Meet the McConnells: Power & the Money
Department of Transportation Secretary Elaine Chao attempted to schedule meetings between members of her family’s shipping business and Chinese government officials during a planned trip to China that was ultimately cancelled amid ethics concerns.
According to an investigation by The New York Times, Chao requested in October 2017 that federal officials make travel arrangements for at least one of her relatives to China. She also asked for her family members to be included in meetings with government officials.
David Rank, an official in the State Department, told the Times that Chao’s request was “alarmingly inappropriate.” Rank was previously the acting U.S. ambassador to China but resigned in 2017 after President Donald Trump decided to withdraw from the Paris climate agreement.
Another department official, who remained anonymous, told the newspaper that Chao’s family and their business interests were “potentially affected by meetings.”
Her family’s business, the Foremost Group, is a shipping, trading and finance company. Chao has no formal affiliation with the company but she has been gifted millions of dollars from her father, who ran the company until last year, according to the Times. Chao is married to Republican Senator Mitch McConnell, whose re-election campaigns have also benefited from large monetary donations from the Chao family.
The requested trip was eventually dropped by the Transportation Department, though the agency did not state a reason for the cancellation. Before the trip was cancelled, department officials sent hundreds of emails planning the visit.
Secretary of the U.S. Department of Transportation Hon. Elaine L. Chao speaks onstage during the 2018 Concordia Annual Summit – Day 1 at Grand Hyatt New York on September 24, 2018 in New York City. A recent report from the New York Times found that Chao tried to set up a meeting between her relatives and Chinese officials, but the trip was cancelled amid ethics concern.

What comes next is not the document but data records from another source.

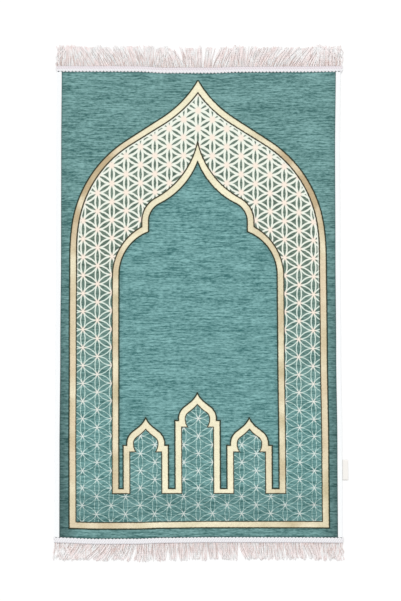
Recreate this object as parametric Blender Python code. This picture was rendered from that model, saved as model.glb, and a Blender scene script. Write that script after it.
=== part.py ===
"""A prayer rug lying flat, in metres, +Z up.

X runs across the rug and Y along it, towards the point of its arch. The origin is the middle of the floor that
the rug covers, and the underside is z = 0. A woven chenille panel has a tape folded over each long side, a flat
braid across each cut end, a cord fringe under each braid and a small blank label at the right-hand side.

Every piece is drawn first in the cloth's own flat measure, across and along, and then laid by lay().
"""

import math
from collections import namedtuple

import bmesh
import bpy

# Driving sizes, in the cloth's own flat measure
HALF_WIDTH = 0.340  # middle line to the outside of a side tape
HEAD_END = 0.565  # middle to the outer edge of the braid at the head
FOOT_END = -0.568  # the same at the foot
HALF_LENGTH = 0.611  # middle to the longest fringe tips, at both ends
THICKNESS = 0.003  # the panel's pile and ground together
GAP = 0.0003  # clearance between neighbouring pieces

# Side tape: a C over the pressed edge of the panel
TAPE_SHOWN = 0.0115
TAPE_LEAF = 0.0006
PRESSED = 0.0014  # the panel where the tape's stitches squeeze it
PRESSED_LOW = TAPE_LEAF + GAP
PRESSED_HIGH = PRESSED_LOW + PRESSED
TAPE_HIGH = PRESSED_HIGH + GAP + TAPE_LEAF
SHOULDER = 0.003  # the slope from full thickness down to the pressed edge
TAPE_STATIONS = 26

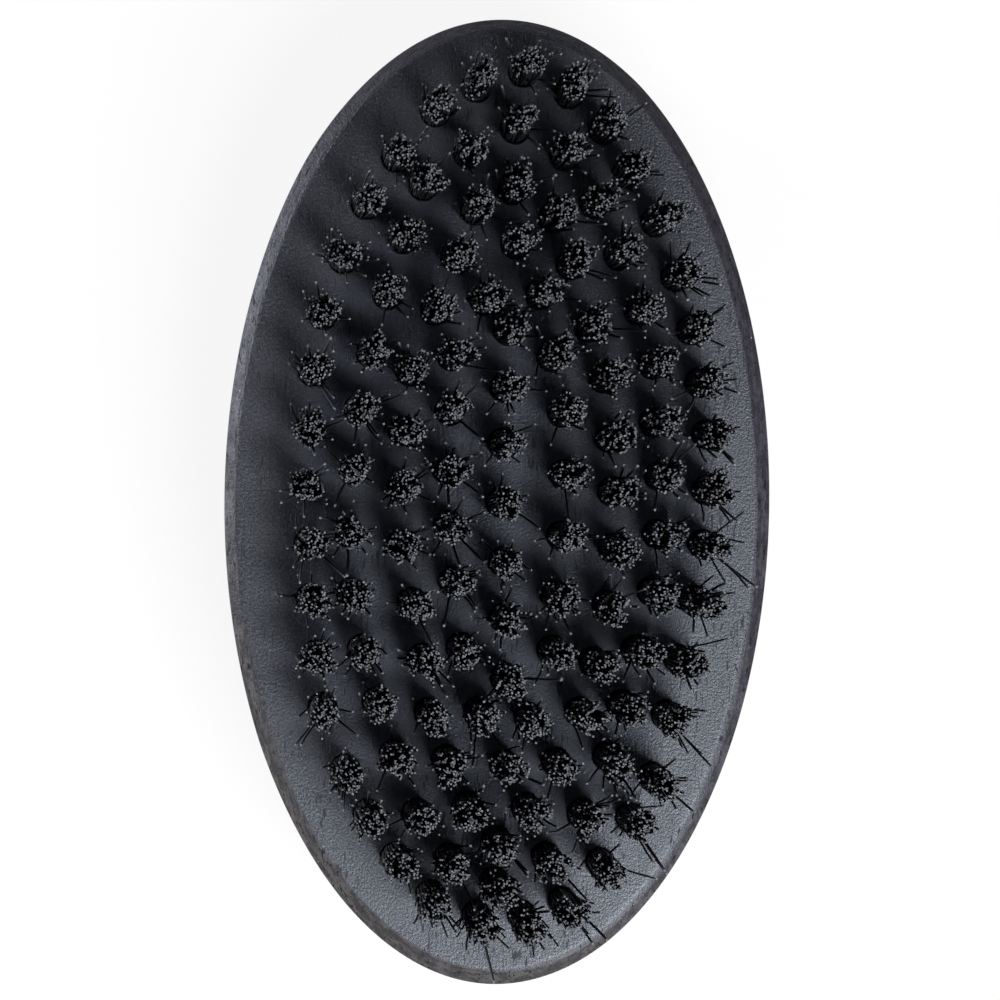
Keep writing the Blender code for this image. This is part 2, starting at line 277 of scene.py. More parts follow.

Marilyn Glynn, a former acting chief at the Office of Government Ethics, told the Times that Chao should recuse herself.
Chao declined to be interviewed, but the Transportation Department provided a written statement from the secretary that read: “My family are patriotic Americans who have led purpose-driven lives and contributed much to this country. They embody the American dream, and my parents inspired all their daughters to give back to this country we love.”
Freshman Democrat Representative Alexandria Ocasio-Cortez tweeted about the Times investigation on Monday, writing that it seems like Chao “has been caught trying to use her position to enrich her family’s shipping company. Her husband has lots of sway in US laws, too: Mitch McConnell. At this point it might be easier to ask where in this admin there *isn’t* corruption.”
The Times investigation comes just a week after the Wall Street Journal reported that Chao still owned shares in a construction company that she vowed to divest from when she joined the Trump administration. According to the report, her holdings in the company have gained more than $40,000 in value over the past year.
Transportation Secretary Elaine Chao has held onto shares of construction firm Vulcan Materials that have increased in value by over $40,000 in the year since she promised to divest from the company, a report from The Wall Street Journal revealed on Tuesday.
A 2017 ethics agreement from Chao ahead of her Cabinet appointment said she would cash out her vested deferred stock from Vulcan, on whose board she was serving, in April 2018. The Journal reported that, despite this arrangement, Chao has decided to retain her shares in Vulcan while serving as President Trump’s transportation secretary.
Vulcan’s rising share price over the last year means Chao’s stock is now worth over $40,000 more than it was in April last year.
The agreement also specified that Chao would “not participate personally and substantially” in any decision that could impact Vulcan’s bottom line.
Vulcan is the nation’s largest provider of construction aggregates, which are rudimentary materials used in infrastructure projects such as crushed stone, sand and gravel, according to the company’s website.
“It is unfortunate that members of the news media have attempted to substitute their opinions for the decisions of senior career ethics officials of the department, who have determined there is no conflict of interest as the Secretary remains disqualified from matters directly involving the company mentioned,” a Department of Transportation spokesperson told Newsweek. “In her ethics agreement, the Secretary agreed to resign from her Board position and not participate in matters with a direct and predictable impact on Vulcan Materials, which she has followed.”
The agreement is “being clarified” to accommodate Chao’s stock holdings, the DOT told the Journal.